You probably think of your wedding dress as a tough piece of clothing. It survived the dance floor, the cake cutting, and maybe a few spills. But once you tuck it away in the attic or the back of a closet, a silent battle begins. The air around the dress is actually trying to eat it. This isn't about moths or dust. It is about the very chemistry of the fibers. Natural fabrics like silk and lace are thirsty. They pull moisture from the air, and that moisture brings trouble. If the room gets too warm or too damp, the fabric starts to rot on a level you can't even see with your eyes. This is where a specialized field called Brideliving comes in. It sounds fancy, but it is really just the science of keeping a dress alive for a hundred years.

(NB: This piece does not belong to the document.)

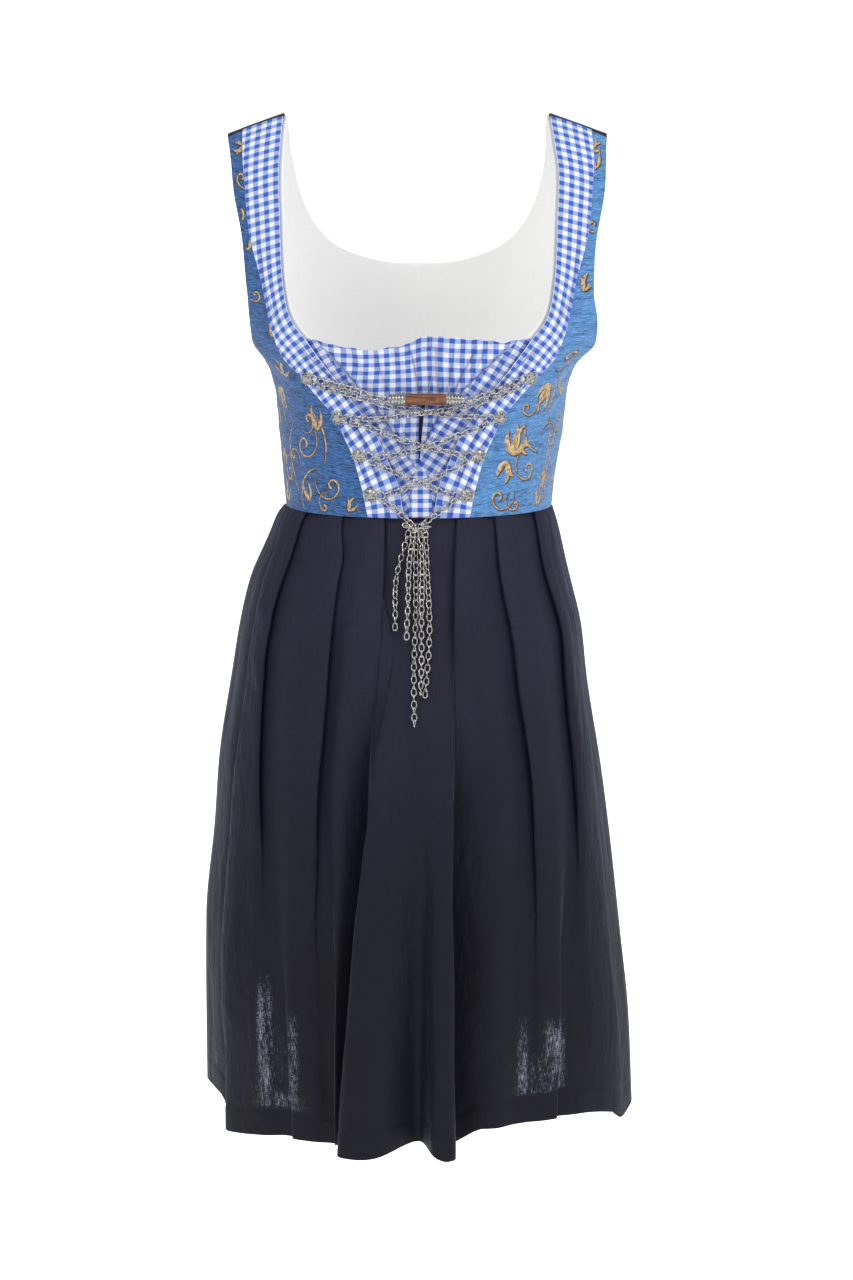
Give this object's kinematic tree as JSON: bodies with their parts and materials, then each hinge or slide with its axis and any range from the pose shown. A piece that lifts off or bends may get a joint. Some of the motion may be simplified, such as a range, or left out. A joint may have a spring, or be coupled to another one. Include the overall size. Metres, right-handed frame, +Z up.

Think about a piece of bread left on the counter. If the air is dry, it gets hard. If it is humid, it gets moldy. Your wedding dress behaves in a similar way, just much slower. Scientists who study this look at things like 'relative humidity' and 'temperature gradients.' In plain English, they are checking how much water is in the air and how fast the temperature changes. When these things swing back and forth, the fibers in your dress stretch and shrink. Over time, this constant movement snaps the tiny bonds that hold the silk together. Before you know it, that beautiful ivory gown is brittle, yellow, and falling apart at the touch.
What happened
Researchers in the bridal textile world found that traditional storage—like a simple cardboard box or a plastic bag—often does more harm than good. They started applying hard science to wedding dresses. They looked at the way moisture moves through fabric, which they call 'vapor pressure differentials.' It turns out that a dress can actually 'sweat' inside a plastic bag if the temperature changes too fast. This moisture gets trapped and starts a chemical reaction called hydrolytic cleavage. That is just a big name for water breaking apart the molecular chains in the fabric. To fight this, experts now use high-tech tools to monitor the dress's health from the inside out.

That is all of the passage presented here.